At first blush it seems both expensive and extreme. Could an investment in Celeb-Security really pay out in the long run? Consider:
1. No more Celeb-Reality shows. This frees up the networks to air things that actually have substance. The resulting increase in neuron-firing by audience members leads to big technological breakthroughs that help spur the economy.
2. The celebrities won't just hoard the money -- remember, they're broke for a good reason -- they'll spend it! Like water! According to Reagan, supply-side economics -- does anyone know what Vice President Bush called this in 1980? Anyone? Something d-o-o economics. 'Voodoo' economics -- fixes all of a country's problems.
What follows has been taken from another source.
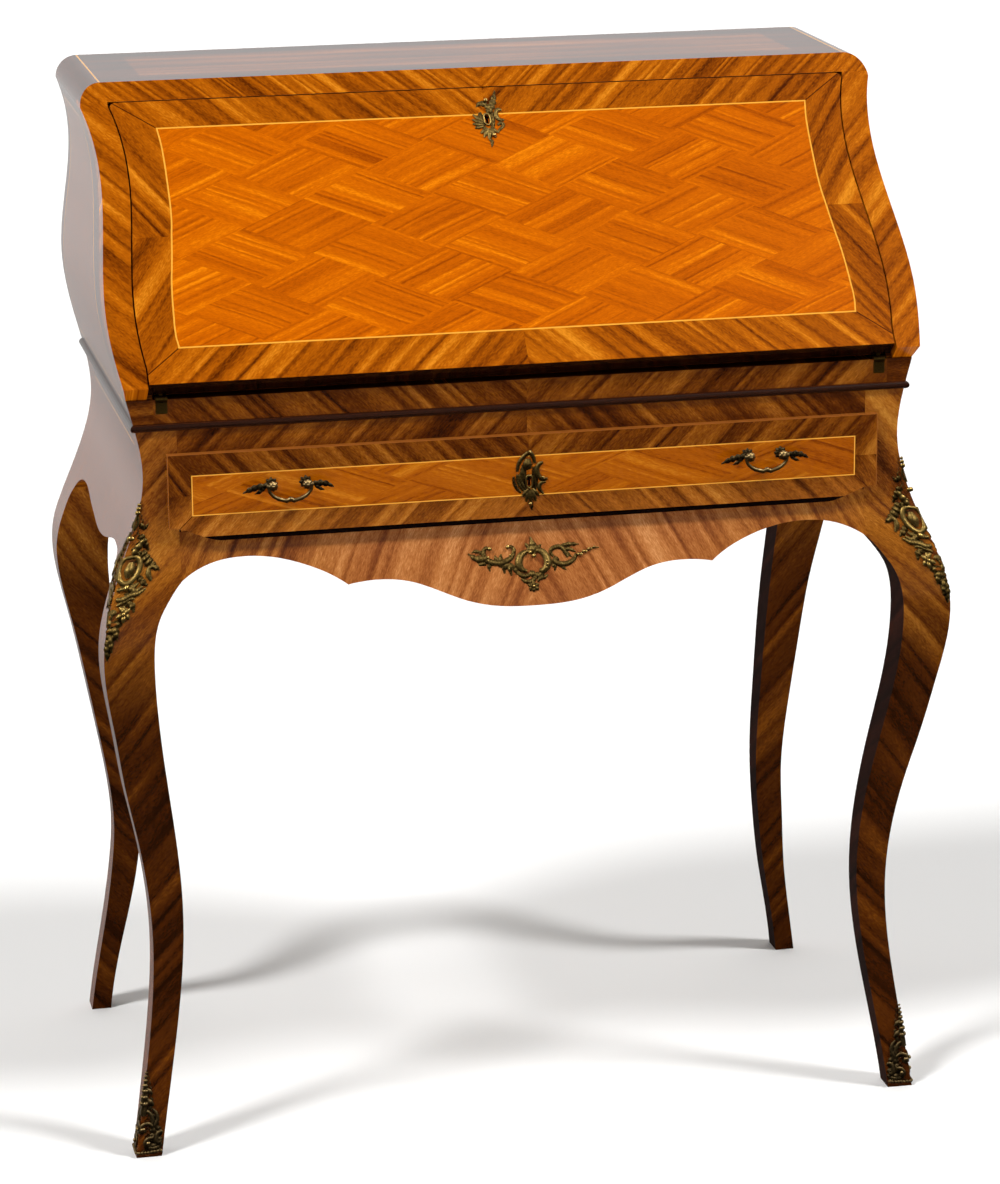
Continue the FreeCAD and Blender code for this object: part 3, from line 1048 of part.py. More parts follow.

You can be assured that anybody working in the jet-ski or giant aquarium industry will benefit greatly from this investment. That money will trickle down to the rest of us!
3. It doesn't take a genius to see that the current world order, characterized as it is by violence and mistrust, has risen up at the exact same time as Celeb-Reality shows. You need only apply simple logic to see that if we were to eliminate these shows from the air, the result would be world-wide peace and understanding. If that's not worth a few hundred million dollars a year, then what is?
I know that a lot of my plans to make the world a better place have been described as "radical" or "stupid". I feel that this time, though, I've really hit a homer. But, there's only so much I can do: if you want to help fix the problem of Celeb-Reality, you need to get out and be heard. You need to rock the vote! You need to contact your representatives in congress and tell them this is the problem we need to hear about in 2008!
Together we can change the world.
Now, if you'll excuse me, I need to go watch Celebrity Stingray Kickboxing on VH1.